Shaken to its core at the depth of the collapse the US Congress implemented the Sarbane-Oxley Act to ensure that Company Directors were forced into accountability with a paper trail basically confirming their good governance on every major transaction.
Sarbane-Oxley is most definitely a well intentioned regulation, the problem is that since its implementation it has not detected the collapse of a single corporation before its demise, and far more importantly general consensus is that it has added around 5-10% as an expense cost to businesses to meet their compliance obligations. Money which adds no value to your purchase as a consumer but which you pay for.
We are not just talking about fortune 500 companies here; it goes all the way down to small business corporates who may only be turning over revenues in the one million dollar magnitude.

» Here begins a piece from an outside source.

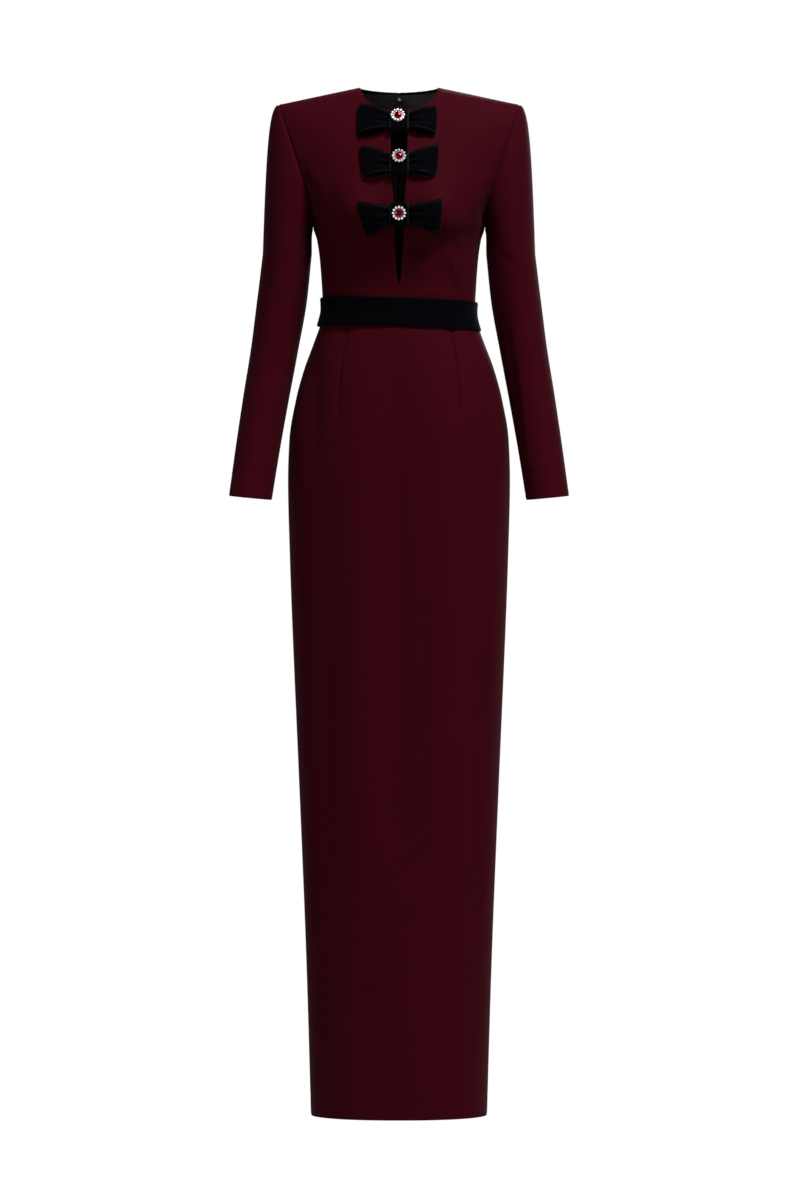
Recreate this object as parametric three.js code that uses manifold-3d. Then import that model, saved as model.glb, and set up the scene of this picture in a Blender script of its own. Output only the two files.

Worse still, if you thought that it’s the only the USA anyway and doesn’t affect you here in Australia, you’d be wrong. Overseas operations of US companies still have to comply with the Sarbanes-Oxley Act and there are accountants here in Australia and other countries that specialise in this area of compliance. The costs are very real around the world.
A far better approach
If the legislation has had such a high cost and not delivered its intended outcome, why was it introduced and persisted with? Simply its good politics to be seen to be doing the right thing by mum and dad investors in voter land than to be perceived to be doing nothing.
If there was a system of proportionate penalties in place, much like the way we have progressive taxation as you earn more money; companies of much bigger magnitude and therefore risk to investors would attract far greater penalties than a sole shareholder company for example. What we need to create is a system where individuals have far more to lose than they hope to gain from their fraudulent activities.
The incentive needs to be right for Directors to act in the best interests and needs of the enterprise they are responsible for, not their own back pockets.